India’s growing unease with Pakistan’s deterrent posture stems from ideological transformation. The rise of Hindutva-driven nationalism has infused India’s strategic discourse with a preference for aggression over restraint. This ideological assertiveness, while politically expedient domestically, introduces irrationality into strategic calculations. As structural realists like John Mearsheimer argue, nationalism often distorts the rational calculus of deterrence, substituting emotional appeal for strategic prudence.
Such adventurism risks regional catastrophe. In a nuclearized South Asia, even limited conflict can spiral beyond control, transforming political signaling into existential threat. The stability of deterrence thus depends on mutual recognition of its defensive, not coercive, essence.
Misreading the Message
The problem lies not in Pakistan’s signaling, but in India’s interpretation. Robert Jervis’s theory of perception in international politics warns that states often misread defensive moves as offensive threats, a dynamic that fuels the security dilemma.
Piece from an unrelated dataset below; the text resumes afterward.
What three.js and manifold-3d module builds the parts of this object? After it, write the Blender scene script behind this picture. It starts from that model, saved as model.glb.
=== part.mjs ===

Field Marshal Asim Munir’s assertion that “there is no space for war” was not a provocation; it was a warning against misadventure, but in South Asia’s climate of distrust, even cautionary language gets falsely painted as aggression. When India interprets defensive resolve as intimidation, it undermines the very stability that deterrence seeks to preserve.
Moreover, it is India, not Pakistan, that has initiated nuclear ambiguity in recent years. Senior Indian defense officials have hinted at revisiting the No First Use (NFU) pledge and pursuing preemptive counterforce options. Such shifts chip away at predictability, making the region less stable.
If deterrence relies on clear communication, then rhetorical aggression from New Delhi risks pushing the subcontinent into dangerous uncertainty.
Responsible Deterrence and the Path to Stability
Pakistan’s deterrence posture remains anchored in responsibility and restraint. The National Command Authority (NCA) ensures centralized oversight and strict civilian control, aligning with Brodie’s assertion that stability depends on rational command structures. Pakistan’s repeated proposals for a Strategic Restraint Regime (SRR), encompassing nuclear, missile, and conventional arms limits, further illustrate its commitment to institutionalizing deterrence stability. India’s consistent rejection of these proposals, by contrast, signals a preference for strategic ambiguity over transparency.
Pakistan’s deterrence does not seek to intimidate India, it seeks to prevent India from miscalculating. It is not blackmail; it is a rational, defensive strategy designed to make war impossible.
Peace Through Balance
South Asia’s future depends on recognizing this distinction. The rhetoric of “nuclear blackmail” may serve domestic politics, but it poisons regional stability. The lesson of seven decades of Indo-Pak rivalry is clear that wars begin when deterrence fails, not when it is reinforced.
As Brodie cautioned nearly eighty years ago, “Our military establishments must exist to prevent wars, not to fight them.” Pakistan’s nuclear posture embodies that philosophy. The world must not mistake restraint for weakness, nor resolve for recklessness. In a nuclearized South Asia, the only path to peace is through balance.